During his first ten-day retreat, he was instructed to simply observe his breath, and then his bodily sensations, without judgment or reaction. Through this process, he had a profound realization: suffering is not an objective condition in the world, but a mental reaction generated by the patterns of his own mind. By observing these patterns without reacting, he could begin to free himself from them. This, he proposes, is the most vital practice for the 21st century: to systematically observe reality as it is, especially the reality of our own minds, and to distinguish truth from the fictions we so desperately want to believe.

Conclusion

Narrator: The single most important takeaway from 21 Lessons for the 21st Century is that the immense challenges of our time—from ecological collapse to AI—are compounded by a crisis of understanding. Our brains, our stories, and our political systems are all struggling to keep up with the world we have created. Harari doesn't offer easy answers, but instead provides a framework for asking the right questions.

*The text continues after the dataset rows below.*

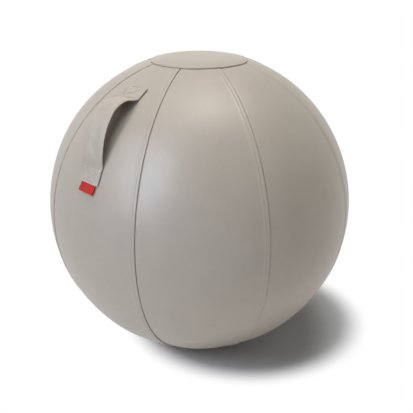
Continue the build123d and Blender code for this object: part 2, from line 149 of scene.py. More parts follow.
# Lamps: role, azimuth from the camera, elevation, distance, size, power in watts, colour
LAMPS = {
    "overhead": ("key", 0, 84, 1.9, (1.2, 0.9), 13.0, (1.0, 0.963, 0.927)),
    "overhead_right": ("key", 90, 78, 1.9, (0.9, 0.9), 8.2, (1.0, 0.974, 0.8)),
    "side_box": ("matte", -53, 38, 1.9, (0.5, 1.2), 12.3, (0.985, 0.97, 1.0)),
    "right_fill": ("fill", 100, 30, 2.0, (0.9, 0.9), 3.8, (0.83, 0.93, 1.0)),
    "front_fill": ("fill", -30, 8, 2.2, (0.9, 0.5), 9.2, (0.60, 0.78, 1.0)),
    "right_card": ("fill", 100, -13, 1.0, (0.6, 0.35), 1.6, (1.0, 0.97, 0.95)),
    "front_card": ("fill", 20, -10, 1.1, (0.8, 0.3), 1.4, (1.0, 0.97, 0.95)),
    "left_card": ("fill", -52, -14, 0.9, (0.7, 0.16), 0.4, (1.0, 0.97, 0.95)),
    "back_fill": ("fill", 180, 12, 2.2, (1.4, 0.8), 9.0, (1.0, 0.97, 0.93)),
    "left_back_fill": ("fill", -125, 12, 2.2, (0.9, 0.8), 4.0, (0.95, 0.97, 1.0)),
    "sheen_box": ("sheen", -32, 28, 0.60, (0.26, 0.36), 1.6, (0.60, 0.76, 1.0)),
}

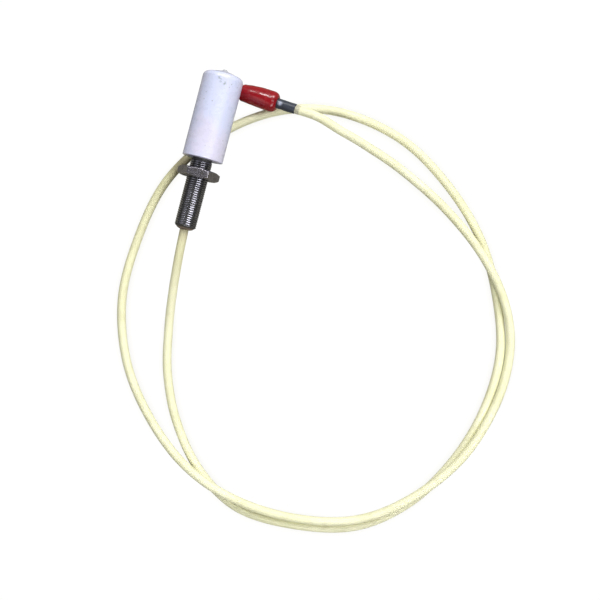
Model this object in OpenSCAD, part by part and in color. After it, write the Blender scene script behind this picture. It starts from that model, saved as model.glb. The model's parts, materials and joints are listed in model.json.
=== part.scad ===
// Ignition electrode: a glazed ceramic head on a threaded M10 x 1 sleeve with a lock nut, and a braided
// high-tension lead that lies in two loose turns and ends in a socket under a red slide-back boot.
// Millimetres. +Y runs along the electrode axis towards the ceramic tip and +Z is up.
// The origin is on the electrode axis, at the nut end of the free thread. The table is at z = table_z.

/* [Ceramic] */
// Outer diameter of the glazed insulator
ceramic_d = 18.8; // [16:0.2:19]
// Length of the insulator from its rear face to its tip
ceramic_len = 42; // [36:0.5:60]
// Slope of the conical tip in degrees
tip_slope = 15; // [10:1:24]
// Rounding between the wall and the tip cone
tip_round = 2.6; // [1:0.1:3.5]

/* [Sleeve and nut] */
// Length of the free thread behind the nut
free_thread = 23; // [14:1:40]
// Nut size across its flats
nut_af = 17; // [15:0.5:17]
// Thickness of the lock nut
nut_h = 4.2; // [4:0.1:6]
// Bare neck between the nut and the insulator
neck_len = 4.9; // [2:0.1:8]

/* [Spark rod] */
// Diameter of the spark rod
rod_d = 2.3; // [1.6:0.1:2.6]

/* [Boot and ferrule] */
// Outer diameter of the boot at its widest, near its rear end
boot_d = 9.7; // [9.2:0.1:9.8]
// Outer diameter of the boot at its mouth
boot_nose_d = 8.6; // [8.2:0.1:8.8]
// Length of the boot
boot_len = 18; // [16:0.5:18]
// How far the ferrule shows behind the boot
ferrule_show = 9; // [8.6:0.1:12]
// Outer diameter of the ferrule
ferrule_d = 4.8; // [4.4:0.1:5]

/* [Hidden] */
$fn = 96;

// The lead lies on the table, and the insulator rests across the lead.
lead_r = 2;
rest_gap = 0.1;
table_z = -(ceramic_d / 2 + 2 * lead_r + rest_gap);
lie = table_z + lead_r;

// M10 x 1 thread, drawn as rings.
thread_r = 5;
pitch = 1;
crest = 0.52;
thread_depth = 0.42;
root_r = thread_r - thread_depth;
end_chamfer = 0.8;
undercut = 0.78;

// Stations along the electrode axis.
sleeve_rear = -free_thread;
first_crest = sleeve_rear + end_chamfer;
free_turns = floor(free_thread - end_chamfer) + 1;
stored_crest = first_crest + free_turns - 1 + crest + undercut;
nut_rear = 0.1;
nut_front = nut_rear + nut_h;
ceramic_rear = nut_front + neck_len;
ceramic_tip = ceramic_rear + ceramic_len;
stored_turns = floor(ceramic_rear - stored_crest);
bush_flange = 1;
lead_exit = sleeve_rear - bush_flange;
bush_front = sleeve_rear + 8;
spigot_front = ceramic_rear + 11.5;
cement_rear = ceramic_rear + 1;
joint_rear = spigot_front - 3;
joint_front = joint_rear + 11;
rod_rear = joint_front - 5;
cement_front = ceramic_tip - 8;

// Radii inside the electrode.
core_r = 1.45;
wire_r = 0.6;
sleeve_bore_r = 2.9;
spigot_r = 4.3;
cement_r = 4.7;
joint_r = 2.1;
tube_r = 2.8;
pocket_r = 2.9;
rod_r = rod_d / 2;
rod_seal_r = rod_r + 0.6;
nut_clear = 0.06;

// Route of the lead, from the bush to the socket's tail: over itself at three long low humps.
tail = [36.3, 42.2, lie + 8.7];
route = [
    [0, lead_exit, 0], [0.5, -36, -1], [1.5, -53, -6], [3.5, -70, -10.5], [8, -90, lie],
    [17.5, -110.5, lie], [33.2, -129.7, lie], [55.1, -142.6, lie], [83, -143.7, lie],
    [110.6, -137.2, lie], [131.9, -120.4, lie], [146.5, -96.8, lie], [154.5, -71, lie],
    [155.5, -44, lie], [147.8, -19, lie], [134, 5.5, lie], [114, 25.5, lie], [89, 41, lie],
    [62, 47, lie], [38, 44.5, lie], [17, 34.5, lie], [-2, 17, lie], [-15.5, -6, lie],
    [-21, -34, lie], [-21, -62, lie], [-12, -89, lie], [4, -111, lie + 0.5],
    [25.5, -128.5, lie + 3.4], [50, -138, lie + 4.3], [79, -140.5, lie + 2.6],
    [108, -134.5, lie + 3.2], [130.5, -119, lie + 4.3], [149.5, -94.5, lie + 4.2],
    [159, -67, lie + 1.8], [159.7, -42, lie + 1], [152, -21, lie + 3.4], [135.9, -1.2, lie + 4.3],
    [114, 15.8, lie + 1.1], [90, 28.2, lie + 0.5], [70, 35, lie + 3.6], [58, 37.9, lie + 8],
    [46.3, 41.1, lie + 10.4], tail
];
lead_sides = 8;
lead_steps = 2;

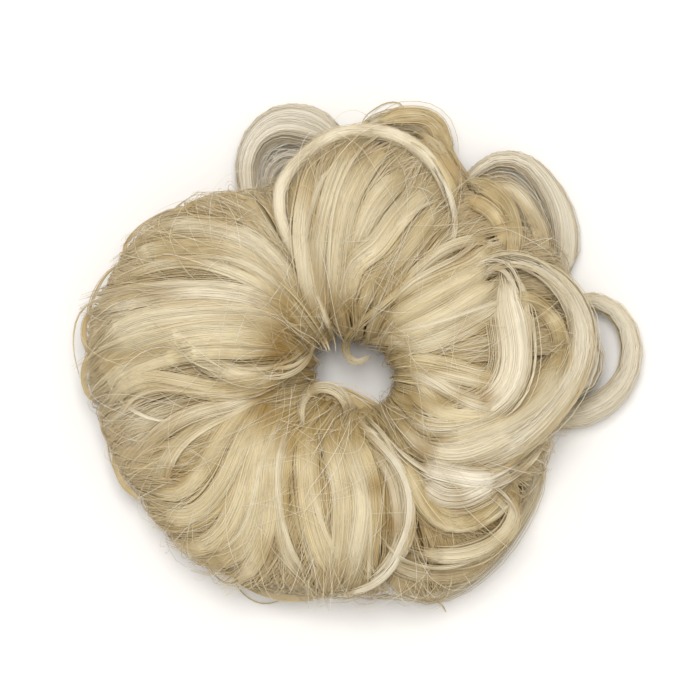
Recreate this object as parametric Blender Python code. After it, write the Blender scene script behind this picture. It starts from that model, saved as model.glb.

The book's most challenging idea is that to truly be free, we must escape not just external manipulation, but the tyranny of our own minds. In an era when technology is poised to know us better than we know ourselves, the ancient injunction to "know thyself" is no longer a philosophical luxury; it is a matter of survival. The ultimate question Harari leaves us with is not what the future will look like, but whether we will have the clarity and mental resilience to shape it.